Write the data out again in full, with no departure from the original.

Data excerpt:
+ + +

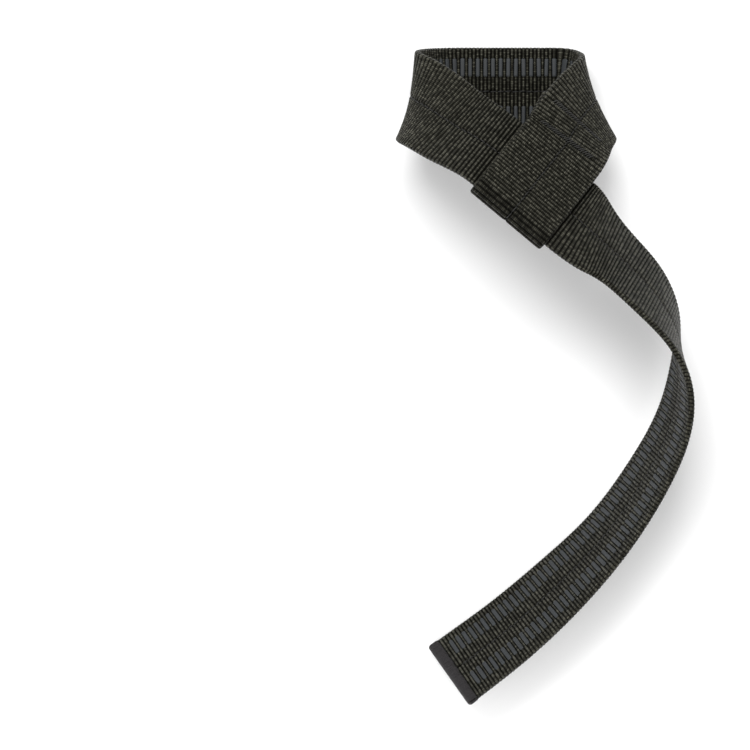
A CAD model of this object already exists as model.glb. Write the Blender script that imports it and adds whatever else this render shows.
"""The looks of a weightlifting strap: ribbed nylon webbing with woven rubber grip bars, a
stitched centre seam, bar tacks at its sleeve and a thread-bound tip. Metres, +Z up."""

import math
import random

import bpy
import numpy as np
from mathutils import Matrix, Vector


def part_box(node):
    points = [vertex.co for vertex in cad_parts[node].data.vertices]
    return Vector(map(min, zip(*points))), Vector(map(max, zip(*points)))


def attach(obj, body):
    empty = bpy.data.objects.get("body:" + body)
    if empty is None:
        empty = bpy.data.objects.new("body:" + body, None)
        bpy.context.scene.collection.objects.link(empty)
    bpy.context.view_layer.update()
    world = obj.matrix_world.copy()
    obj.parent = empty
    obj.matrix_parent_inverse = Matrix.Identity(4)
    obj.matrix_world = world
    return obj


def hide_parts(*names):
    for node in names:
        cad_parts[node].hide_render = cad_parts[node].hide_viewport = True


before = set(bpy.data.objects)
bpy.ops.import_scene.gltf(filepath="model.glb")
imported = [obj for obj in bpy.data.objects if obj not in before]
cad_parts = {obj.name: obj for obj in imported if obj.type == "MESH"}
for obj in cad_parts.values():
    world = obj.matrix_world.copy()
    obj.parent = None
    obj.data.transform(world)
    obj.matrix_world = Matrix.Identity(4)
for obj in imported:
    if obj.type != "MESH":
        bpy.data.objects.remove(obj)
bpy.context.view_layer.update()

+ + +

Solution to the problem:
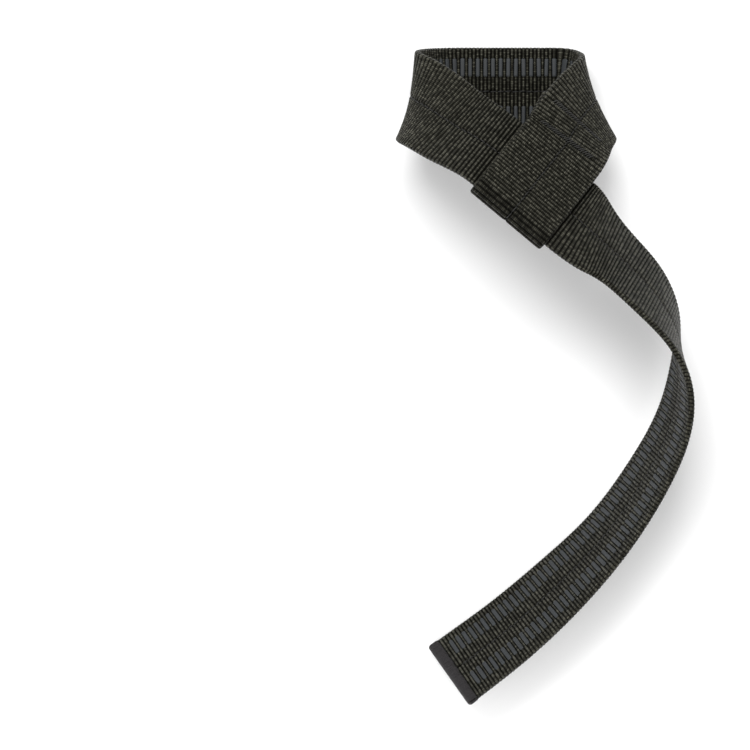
A CAD model of this object already exists as model.glb. Write the Blender script that imports it and adds whatever else this render shows.
"""The looks of a weightlifting strap: ribbed nylon webbing with woven rubber grip bars, a
stitched centre seam, bar tacks at its sleeve and a thread-bound tip. Metres, +Z up."""

import math
import random

import bpy
import numpy as np
from mathutils import Matrix, Vector


def part_box(node):
    points = [vertex.co for vertex in cad_parts[node].data.vertices]
    return Vector(map(min, zip(*points))), Vector(map(max, zip(*points)))


def attach(obj, body):
    empty = bpy.data.objects.get("body:" + body)
    if empty is None:
        empty = bpy.data.objects.new("body:" + body, None)
        bpy.context.scene.collection.objects.link(empty)
    bpy.context.view_layer.update()
    world = obj.matrix_world.copy()
    obj.parent = empty
    obj.matrix_parent_inverse = Matrix.Identity(4)
    obj.matrix_world = world
    return obj


def hide_parts(*names):
    for node in names:
        cad_parts[node].hide_render = cad_parts[node].hide_viewport = True


before = set(bpy.data.objects)
bpy.ops.import_scene.gltf(filepath="model.glb")
imported = [obj for obj in bpy.data.objects if obj not in before]
cad_parts = {obj.name: obj for obj in imported if obj.type == "MESH"}
for obj in cad_parts.values():
    world = obj.matrix_world.copy()
    obj.parent = None
    obj.data.transform(world)
    obj.matrix_world = Matrix.Identity(4)
for obj in imported:
    if obj.type != "MESH":
        bpy.data.objects.remove(obj)
bpy.context.view_layer.update()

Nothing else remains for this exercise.